Simulations of millions of computer-generated “universes” revealed that supermassive black holes grow in lockstep with their host galaxies. This had been suspected for 20 years, but scientists had not been able to confirm it until now. The team’s findings were published in Monthly Notices of the Royal Astronomical Society.

“If you go back to earlier and earlier times in the universe, you find that exactly the same relationship was present,” said Behroozi, a co-author on the paper. “As the galaxy grows from small to large, its black hole grows from small to large, exactly as we see in galaxies today all across the universe.”

Most, if not all, galaxies scattered throughout the cosmos are thought to harbor a supermassive black hole at their center. These black holes pack masses greater than 100,000 times that of the sun, with some boasting millions, even billions of solar masses.
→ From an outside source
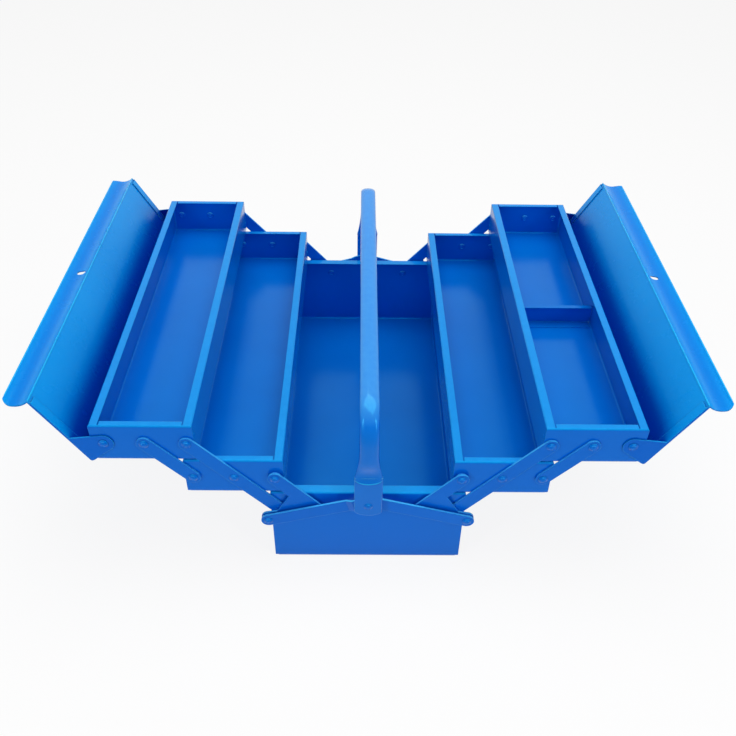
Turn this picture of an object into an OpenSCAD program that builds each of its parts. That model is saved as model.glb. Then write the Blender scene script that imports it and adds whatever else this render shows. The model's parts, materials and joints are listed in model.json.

One of astrophysics’ most vexing questions has been how these behemoths grow as fast they do, and how they form in the first place.

To find answers, Zhang, Behroozi, and their colleagues developed Trinity, a platform that employs a novel type of machine learning capable of generating millions of different universes on a supercomputer, each of which adheres to different physical theories about how galaxies should form. The researchers created a framework in which computers propose new rules for the evolution of supermassive black holes over time. They then used those rules to simulate the growth of billions of black holes in a virtual universe and “observed” the virtual universe to see if it agreed with decades of real-world observations of black holes. The computers settled on rules that best described existing observations after millions of proposed and rejected rule sets.

Machine-Learning-explains-how-Black-Holes-Form-1
Machine learning reveals how black holes grow

“We’re trying to understand the rules of how galaxies form,” Behroozi said. “In a nutshell, we make Trinity guess what the physical laws may be and let them go in a simulated universe and see how that universe turns out. Does it look anything like the real one or not?”

This method, according to the researchers, works equally well for anything else inside the universe, not just galaxies.

The project’s name, Trinity, refers to its three main areas of study: galaxies, supermassive black holes, and dark matter halos – vast cocoons of dark matter that are invisible to direct measurements but whose existence is required to explain the physical properties of galaxies everywhere. In previous studies, the researchers used an earlier version of their framework, called the UniverseMachine, to simulate millions of galaxies and their dark matter halos. The team discovered that galaxies growing in their dark matter halos follow a very specific relationship between the mass of the halo and the mass of the galaxy.

“In our new work, we added black holes to this relationship,” Behroozi said, “and then asked how black holes could grow in those galaxies to reproduce all the observations people have made about them.”

“We have very good observations of black hole masses,” said Zhang, the paper’s lead author. “However, those are largely restricted to the local universe. As you look farther away, it becomes increasingly difficult, and eventually impossible, to accurately measure the relationships between the masses of black holes and their host galaxies. Because of that uncertainty, observations can’t directly tell us whether that relationship holds up throughout the universe.”

Trinity enables astrophysicists to overcome not only that limitation but also the event horizon information barrier for individual black holes by combining data from millions of observed black holes at various stages of growth. Even though no single black hole’s history could be reconstructed, the researchers were able to calculate the average growth history of all black holes combined.

“You can compare the resulting universe to all the observations of actual black holes that we have if you put black holes into the simulated galaxies and enter rules about how they grow,” Zhang said. “We can then reconstruct how any black hole or galaxy in the universe looked from today all the way back to the beginning of time.”

Another perplexing phenomenon was illuminated by the simulations: Supermassive black holes, such as the one found at the center of the Milky Way, grew most rapidly during their infancy, when the universe was only a few billion years old, only to slow dramatically over the next 10 billion years or so.

“We’ve known for a long time that galaxies have this strange behavior in which they reach a peak in their rate of forming new stars, then it dwindles over time, and then they stop forming stars entirely,” Behroozi explained. “Now, we’ve been able to show that black holes do the same: growing and shutting off at the same times as their host galaxies. This confirms a decades-old hypothesis about black hole growth in galaxies.”

However, the outcome raises more questions, he adds. Black holes are much smaller than the galaxies they inhabit. The supermassive black hole in the Milky Way would be the size of the period at the end of this sentence if it were scaled down to the size of Earth. To double in mass within the same timeframe as the larger galaxy, gas flows at vastly different scales must be synchronized. It is unknown how black holes and galaxies collaborate to achieve this balance.